While no longer resident in Chicago, alto saxophonist and composer, Dave McDonnell, is a product of the fertile Windy City music scene (jazz and rock), playing in a number of genre-crossing groups. Influenced by Fela Kuti, his playing may be rooted more in bop than funk, but as annotator Arief Sless-Kitain suggests, the layered sequences and interlocking rhythms so essential to Kuti's music factors heavily in McConnell's songbook. On the second Dave McDonnell Group album, "The Time Inside a Year" (Delmark Records), he draws on these interests, and touchstones as varied as Thomas Mapfumo, Jon Hassell and Fletche Henderson. Also included are interludes with cello-enhanced electronics reflecting his current interest and teaching of such.
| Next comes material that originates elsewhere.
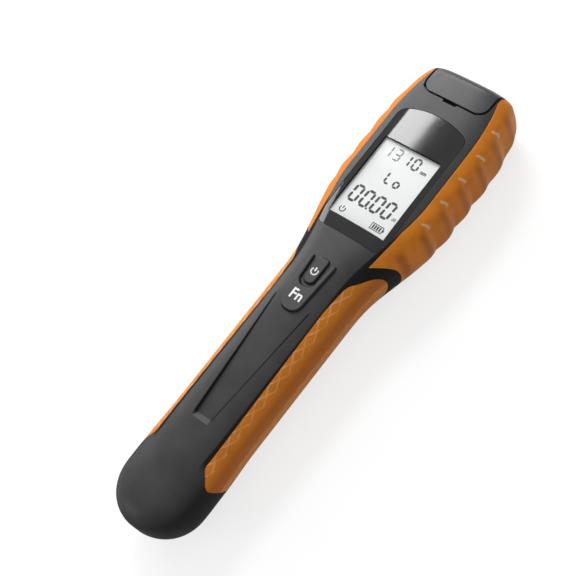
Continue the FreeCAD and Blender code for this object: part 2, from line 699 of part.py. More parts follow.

Sless-Kitain observes that McDonnell has "a desire for his own music to be immediate and reactive, minful of the pulse and body's innate rhythm but also cerebral." To achieve this on his compositions he is joined by a quartet of guitarist Chris Welcome and the rhythm section of bassist Joshua Abrams and drummer Frank Rosaly with Jason Adasiewicz adding vibes to two selections and Nate Lepine playing tenor on one. Three of the eleven selections are his three-movement piece "Aespe," with his computer generated tones interlaced with Tomeka Reid's Cello.
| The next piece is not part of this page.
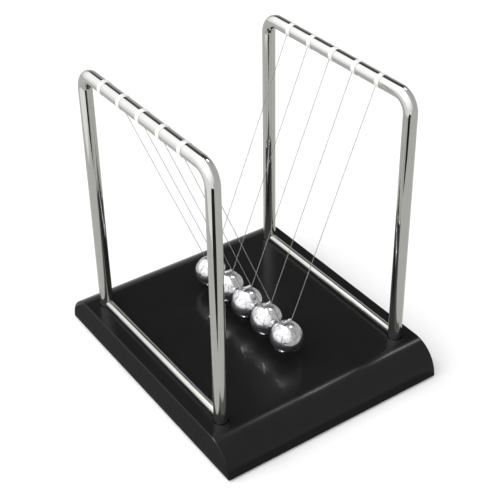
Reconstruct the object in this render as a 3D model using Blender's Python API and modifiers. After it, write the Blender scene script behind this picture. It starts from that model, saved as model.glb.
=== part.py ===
"""Newton's cradle: steel balls hung on V-shaped threads from two chrome frames on a moulded base.

Run with Blender. Units are metres and +Z is up. The origin is on the table under the middle of
the base. X runs along the row of balls, and Y from the front frame to the back frame.
"""
import math

import bmesh
import bpy
from mathutils import Matrix

MM = 0.001
GAP = 0.3 * MM

# Balls
BALL_COUNT = 5
BALL_RADIUS = 10.0 * MM
BALL_PITCH = 2 * BALL_RADIUS + GAP
BALL_CLEARANCE = 3.0 * MM
BALL_HOLE_RADIUS = 1.1 * MM
BALL_HOLE_DEPTH = 4.0 * MM
BALL_SEGMENTS = 28
BALL_RINGS = 16

# Base: an extruded profile whose two ends fall away in quarter ellipses
BASE_LENGTH = 180.0 * MM
BASE_WIDTH = 150.0 * MM
BASE_TOP = 21.0 * MM
BASE_RIM = 0.8 * MM
BASE_CURVE = 19.0 * MM
BASE_WALL = 2.5 * MM
BASE_EDGE = 0.8 * MM
BASE_CURVE_STEPS = 10

# Frames: chromed rod bent to an upside-down U
ROD_RADIUS = 4.1 * MM
FRAME_HALF_SPAN = 65.0 * MM
FRAME_OFFSET = 63.0 * MM
FRAME_HEIGHT = 182.5 * MM
FRAME_BEND = 10.0 * MM
FRAME_BEND_STEPS = 8
ROD_BEVEL_RESOLUTION = 8
ROD_SIDES = 4 + 2 * ROD_BEVEL_RESOLUTION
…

There is plenty of energy and a intriguing mix of structure and free playing. Certainly the tone is set on the fervent drive of the opening "Bullitt," with McDonnell's hyper-charged alto (with a very bluesy tone) riding over Welcome's chording and the remarkable rhythm duo. Welcome's guitar solo provides a contrast in its clean, less assertive tone. In contrast "Vox Orion," one of the two compositions with Adasiewicz, opens with Welcome playing a vamp that is the foundation for this with the shimmering vibes adding embellishments as well as brightens the mood of this which also has some fierce alto sax. "Baker's Man" opens and closes with with bluesy groove bookending some free playing with Welcome suggesting Sonny Sharrrock as the leader's blistering alto helps develop the performances intensity.
On "Discovery of the Ancient Geologist," Rosaly imaginatively develops a solo against Abrams' bass vamp, before Lepine and the leader state the theme to ride this out. "Brandywine" is a hard swinging number with O'Donnell taking no prisoners with his energized sax. The three movements of "Aespe," with cello against the computer tones, have an a ethereal mood that is a refreshing contrast to the heated playing on the quartet performances here.
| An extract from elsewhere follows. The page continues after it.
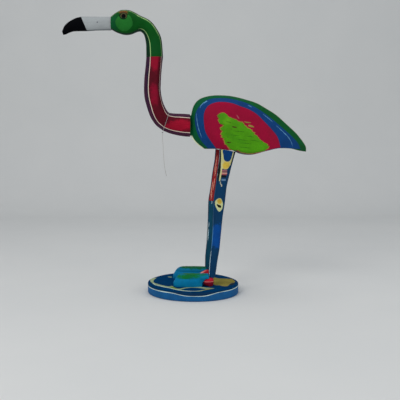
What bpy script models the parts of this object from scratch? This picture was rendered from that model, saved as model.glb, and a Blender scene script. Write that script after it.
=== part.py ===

McDonnell's is a very passionate saxophonist who plays with plenty of fervor although there are times one wishes he would relax a bit and leave a little space in his playing. Guitarist Welcome and the free-bop interplay with the rhythm provides contrast and a bit of breathing space to the music. In any event, there is plenty to stimulate and engage a listener on "The Time Inside a Year."
I received my review copy from Delmark.